• WHAT YOU HAVE TO DO
Return the line containing "the left end", the line containing "if empty is", and every line between them, exactly as they stand. Output nothing else.

(Entries with model source code)
────────
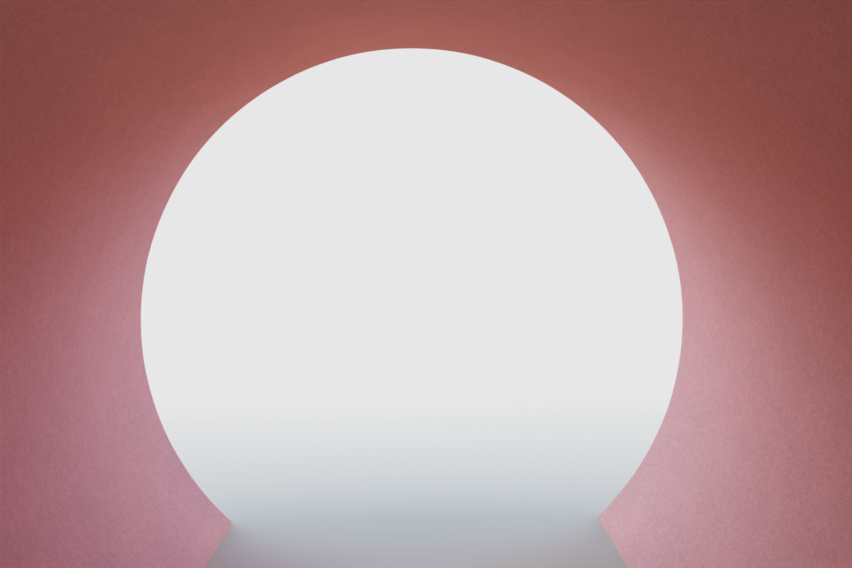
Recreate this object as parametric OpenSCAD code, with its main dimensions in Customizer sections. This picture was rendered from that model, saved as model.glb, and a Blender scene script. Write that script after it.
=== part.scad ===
// Moon gate: a free-standing block of masonry pierced by a round barrel passage, rendered all over
// and capped with stone coping.
// The origin is on the ground at the middle of the block. +Z is up, +Y looks out to the garden and
// the passage runs along Y.

/* [Passage] */
// Diameter of the finished passage
passage_d = 2800; // [2600:10:3000]
// Height of the passage's axis over the ground, which cuts off the foot of the circle
axis_h = 1040; // [900:10:1150]

/* [Wall] */
// Thickness of the finished block, which is the length of the passage
wall_t = 2000; // [1750:10:2600]
// Finished wall on each side of the passage, measured at the height of its axis
pier_w = 1400; // [900:10:2000]
// Masonry between the top of the ring and the coping bed
crown_cover = 435; // [250:5:700]
// Lifts of walling on each side, below the beam
lifts = 3; // [2:1:4]
// Depth by which the underside of the beam lies below the top of the ring
beam_drop = 105; // [60:5:160]

/* [Ring] */
// Radial depth of the masonry ring that turns the barrel
ring_t = 250; // [180:5:350]
// Ring courses between the two foot courses, an odd number so that one is at the crown
ring_courses = 11; // [7:2:13]
// Height of the foot courses at the back of the ring
foot_h = 140; // [80:5:220]

/* [Render] */
// Thickness of the render coat
render_t = 25; // [15:1:40]
// Radius of the rounded arrises of the render
arris_r = 8; // [3:1:12]
// Height at which the render stops above the ground
render_foot = 8; // [5:1:30]
// Clearance between curved faces that seat on each other
seat_gap = 0.3; // [0.2:0.1:0.6]

/* [Coping] */
// Thickness of the coping slabs
coping_t = 60; // [40:1:90]
// Slabs along each side of the ridge
coping_n = 8; // [5:1:9]
// Distance by which the coping stands out past the faces and the ends
coping_overhang = 45; // [36:1:80]
// Open joint between neighbouring slabs, and along the ridge
coping_joint = 6; // [4:1:12]
// Fall of the coping from the ridge to each face, in degrees
coping_fall = 2.5; // [1:0.5:6]
// Radius of the rounded upper edge of the coping
coping_arris = 6; // [2:1:12]
// Width of the half-round drip groove under the overhang
drip_w = 12; // [8:1:14]
// Distance from the edge of the slab to the drip groove
drip_in = 18; // [12:1:20]
// Thickness of the mortar bed at the faces of the wall
bed_t = 10; // [6:1:20]
// Distance by which the bed is struck back from the faces of the wall
bed_recess = 8; // [4:1:12]

/* [Hidden] */
$fn = 180;
// Length by which cutters run past what they cut
run_past = 1;
// Facets across a rounded arris
arris_facets = 3;

passage_r = passage_d / 2;
core_r = passage_r + render_t;
ring_r = core_r + ring_t;
wall_l = passage_d + 2 * pier_w;
wall_h = axis_h + ring_r + crown_cover;
core_l = wall_l - 2 * render_t;
core_t = wall_t - 2 * render_t;
beam_z = axis_h + ring_r - beam_drop;
lift_h = beam_z / lifts;

// Angles are measured from the crown
springer_angle = acos((foot_h - axis_h) / ring_r);
course_angle = 2 * springer_angle / ring_courses;
side_courses = (ring_courses - 1) / 2;

bed_half_t = wall_t / 2 - bed_recess;
coping_l = wall_l + 2 * coping_overhang;
slab_pitch = (coping_l + coping_joint) / coping_n;
slab_reach = (bed_recess + coping_overhang) / cos(coping_fall);

render_colour = "#c48d90";
masonry_colour = "#b59f8d";
stone_colour = "#d3cbc2";
mortar_colour = "#b8b0a6";

// A profile drawn around the passage's axis, run along the passage by depth
module along_passage(depth) {
    translate([0, 0, axis_h])
        rotate([90, 0, 0])
            linear_extrude(depth, center = true) children();
}

// A profile drawn in a cross-section of the wall, with its height as Y, run along the wall
module along_wall(length) {
    rotate([90, 0, 90])
        linear_extrude(length, center = true) children();
}

// What an arris rounded to radius r takes off a square corner at the origin, with the material
// below and to the right of it
module corner_waste(r) {
    difference() {
        translate([-run_past, -r]) square(r + run_past);
        translate([r, -r]) circle(r, $fn = 4 * arris_facets);
    }
}

// All of the profile plane that is more than lift above the ground
module above_ground(lift = 0) {
    translate([-wall_l / 2, lift - axis_h]) square([wall_l, wall_h]);
}

// One render coat of a long face, finished at half the wall's thickness, with its round edge
module face_coat() {
    color(render_colour)
        difference() {
            translate([-wall_l / 2, core_t / 2, render_foot])
                cube([wall_l, render_t, wall_h - render_foot]);
            along_passage(2 * wall_t) circle(passage_r);
            translate([0, 0, axis_h])
                rotate([-90, 0, 0])
                    rotate_extrude() translate([passage_r, wall_t / 2]) corner_waste(arris_r);
            for (side = [0, 1])
                mirror([side, 0, 0])
                    translate([-wall_l / 2, wall_t / 2, -run_past])
                        linear_extrude(wall_h + 2 * run_past) corner_waste(arris_r);
        }
}

// The render coat of one end, between the two face coats
module end_coat() {
    color(render_colour)
        translate([core_l / 2, -core_t / 2, render_foot])
            cube([render_t, core_t, wall_h - render_foot]);
}

// The render coat inside the barrel, between the two face coats
module passage_coat() {
    color(render_colour)
        along_passage(core_t)
            intersection() {
                difference() {
                    circle(core_r - seat_gap);
                    circle(passage_r);
                }
                above_ground(render_foot);
            }
}

// The part of the ring between two angles from the crown, which grow to the right
module ring_stone(from_angle, to_angle) {
    reach = 2 * ring_r;
    middle = (from_angle + to_angle) / 2;
    color(masonry_colour)
        along_passage(core_t)
            intersection() {
                difference() {
                    circle(ring_r);
                    circle(core_r);
                }
                polygon(concat(
                    [[0, 0]],
                    [for (a = [from_angle, middle, to_angle]) reach * [sin(a), cos(a)]]
                ));
                above_ground();
            }
}

// Course number i of the ring, counted from the one at the crown
module ring_course(i) {
    ring_stone((i - 0.5) * course_angle, (i + 0.5) * course_angle);
}

// The foot course of the ring, cut off by the ground
module ring_foot() {
    ring_stone(springer_angle, 180);
}

// A block of walling between two heights, cut round the back of the ring
module walling(x_from, x_to, z_from, z_to) {
    color(masonry_colour)
        difference() {
            translate([x_from, -core_t / 2, z_from])
                cube([x_to - x_from, core_t, z_to - z_from]);
            along_passage(2 * wall_t) circle(ring_r + seat_gap);
        }
}

// One lift of walling to the right of the ring, numbered from the ground
module wall_lift(i) {
    walling(0, core_l / 2, (i - 1) * lift_h, i * lift_h);
}

// The beam of walling that runs over the ring from end to end
module wall_top() {
    walling(-core_l / 2, core_l / 2, beam_z, wall_h);
}

// The mortar bed, laid to fall from the ridge to both faces
module coping_bed() {
    ridge_z = wall_h + bed_t + bed_half_t * tan(coping_fall);
    color(mortar_colour)
        along_wall(wall_l - 2 * bed_recess)
            polygon([
                [-bed_half_t, wall_h],
                [bed_half_t, wall_h],
                [bed_half_t, wall_h + bed_t],
                [0, ridge_z],
                [-bed_half_t, wall_h + bed_t]
            ]);
}

// Cross-section of a slab on the garden side, seated on the bed's fall
module slab_section() {
    intersection() {
        translate([bed_half_t, wall_h + bed_t])
            rotate(-coping_fall)
                difference() {
                    translate([-wall_t, 0]) square([wall_t + slab_reach, coping_t]);
                    translate([slab_reach, coping_t]) mirror([1, 0]) corner_waste(coping_arris);
                    translate([slab_reach - drip_in - drip_w / 2, 0]) circle(drip_w / 2);
                }
        translate([coping_joint / 2, wall_h]) square(2 * wall_t);
    }
}

// Coping slab number i on the garden side, counted from the left end
module coping_slab(i) {
    slab_l = slab_pitch - coping_joint;
    color(stone_colour)
        translate([(i - 1) * slab_pitch + (slab_l - coping_l) / 2, 0, 0])
            along_wall(slab_l) slab_section();
}

face_coat();  // garden_face_render
mirror([0, 1, 0]) face_coat();  // courtyard_face_render
mirror([1, 0, 0]) end_coat();  // left_end_render
end_coat();  // right_end_render
passage_coat();  // passage_render
ring_course(0);  // ring_crown
mirror([1, 0, 0]) ring_foot();  // ring_left_foot
ring_foot();  // ring_right_foot
wall_top();
coping_bed();
for (i = [1:side_courses]) {
    mirror([1, 0, 0]) ring_course(i);
    ring_course(i);
}
for (i = [1:lifts]) {
    mirror([1, 0, 0]) wall_lift(i);
    wall_lift(i);
}
for (i = [1:coping_n]) {
    coping_slab(i);
    mirror([0, 1, 0]) coping_slab(i);
}
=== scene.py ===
"""Moon gate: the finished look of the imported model.

The photograph is taken inside the round passage, and looks along +Y to the garden face's round edge.
All lengths are in metres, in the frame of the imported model.
"""

import math

import bmesh
import bpy
import numpy as np
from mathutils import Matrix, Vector, noise


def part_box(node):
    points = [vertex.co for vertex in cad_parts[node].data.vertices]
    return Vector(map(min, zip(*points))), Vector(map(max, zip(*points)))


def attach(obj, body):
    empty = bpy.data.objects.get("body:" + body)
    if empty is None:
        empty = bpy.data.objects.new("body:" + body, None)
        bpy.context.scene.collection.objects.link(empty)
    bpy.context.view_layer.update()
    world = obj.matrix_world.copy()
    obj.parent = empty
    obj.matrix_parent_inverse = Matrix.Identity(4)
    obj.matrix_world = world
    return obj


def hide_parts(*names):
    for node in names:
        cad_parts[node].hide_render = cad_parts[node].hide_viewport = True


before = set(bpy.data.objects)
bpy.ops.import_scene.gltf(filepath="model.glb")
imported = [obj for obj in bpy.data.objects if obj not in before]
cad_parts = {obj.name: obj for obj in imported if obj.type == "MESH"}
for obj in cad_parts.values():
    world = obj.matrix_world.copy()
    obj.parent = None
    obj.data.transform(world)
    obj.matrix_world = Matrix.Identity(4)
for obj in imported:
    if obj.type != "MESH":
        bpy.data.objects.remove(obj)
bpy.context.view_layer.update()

# Sizes of the wall, from the frame
face_low, face_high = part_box("garden_face_render")
HALF_L, HALF_T, WALL_TOP = face_high
FOOT_Z = face_low.z

# Sizes that the boxes don't give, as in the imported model
PASSAGE_R = 1.400
AXIS_H = 1.040
ARRIS_R = 0.008
COAT_T = 0.0245
COPING_T = 0.060
COPING_N = 8
COPING_JOINT = 0.006
COPING_FALL = math.radians(2.5)
COPING_ARRIS = 0.006
DRIP_R = 0.006
DRIP_FROM_EDGE = 0.024
BED_T = 0.010
BED_RECESS = 0.008

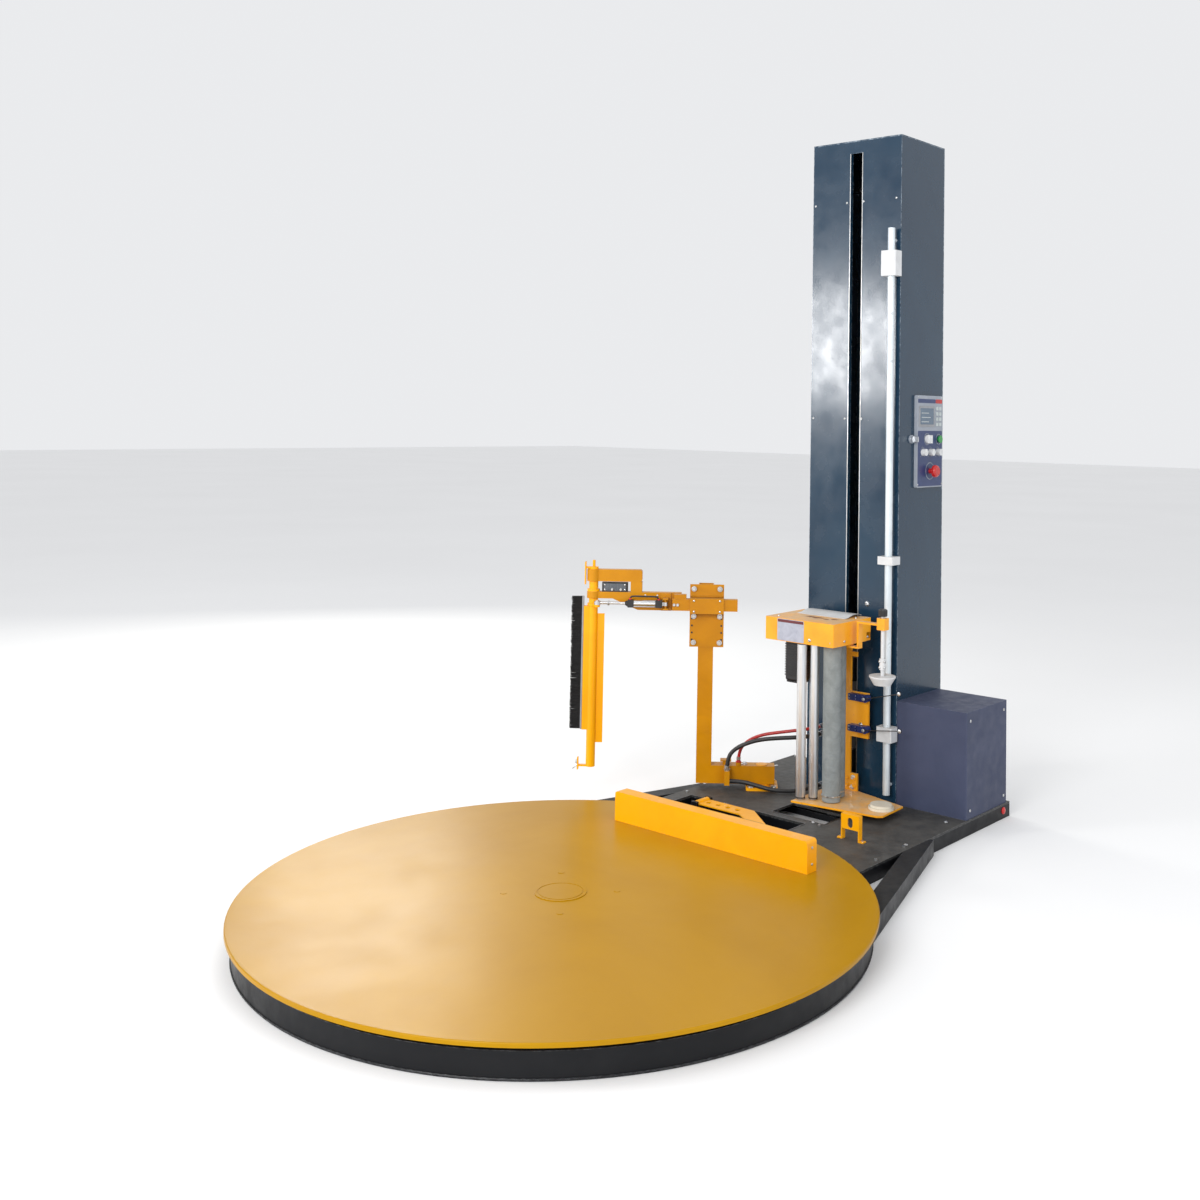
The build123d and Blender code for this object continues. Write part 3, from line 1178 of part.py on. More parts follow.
────────
• EXERCISE RESPONSE
// Coping slab number i on the garden side, counted from the left end
module coping_slab(i) {
    slab_l = slab_pitch - coping_joint;
    color(stone_colour)
        translate([(i - 1) * slab_pitch + (slab_l - coping_l) / 2, 0, 0])
            along_wall(slab_l) slab_section();
}

face_coat();  // garden_face_render
mirror([0, 1, 0]) face_coat();  // courtyard_face_render
mirror([1, 0, 0]) end_coat();  // left_end_render
end_coat();  // right_end_render
passage_coat();  // passage_render
ring_course(0);  // ring_crown
mirror([1, 0, 0]) ring_foot();  // ring_left_foot
ring_foot();  // ring_right_foot
wall_top();
coping_bed();
for (i = [1:side_courses]) {
    mirror([1, 0, 0]) ring_course(i);
    ring_course(i);
}
for (i = [1:lifts]) {
    mirror([1, 0, 0]) wall_lift(i);
    wall_lift(i);
}
for (i = [1:coping_n]) {
    coping_slab(i);
    mirror([0, 1, 0]) coping_slab(i);
}
=== scene.py ===
"""Moon gate: the finished look of the imported model.

The photograph is taken inside the round passage, and looks along +Y to the garden face's round edge.
All lengths are in metres, in the frame of the imported model.
"""

import math

import bmesh
import bpy
import numpy as np
from mathutils import Matrix, Vector, noise


def part_box(node):
    points = [vertex.co for vertex in cad_parts[node].data.vertices]
    return Vector(map(min, zip(*points))), Vector(map(max, zip(*points)))


def attach(obj, body):
    empty = bpy.data.objects.get("body:" + body)
    if empty is None:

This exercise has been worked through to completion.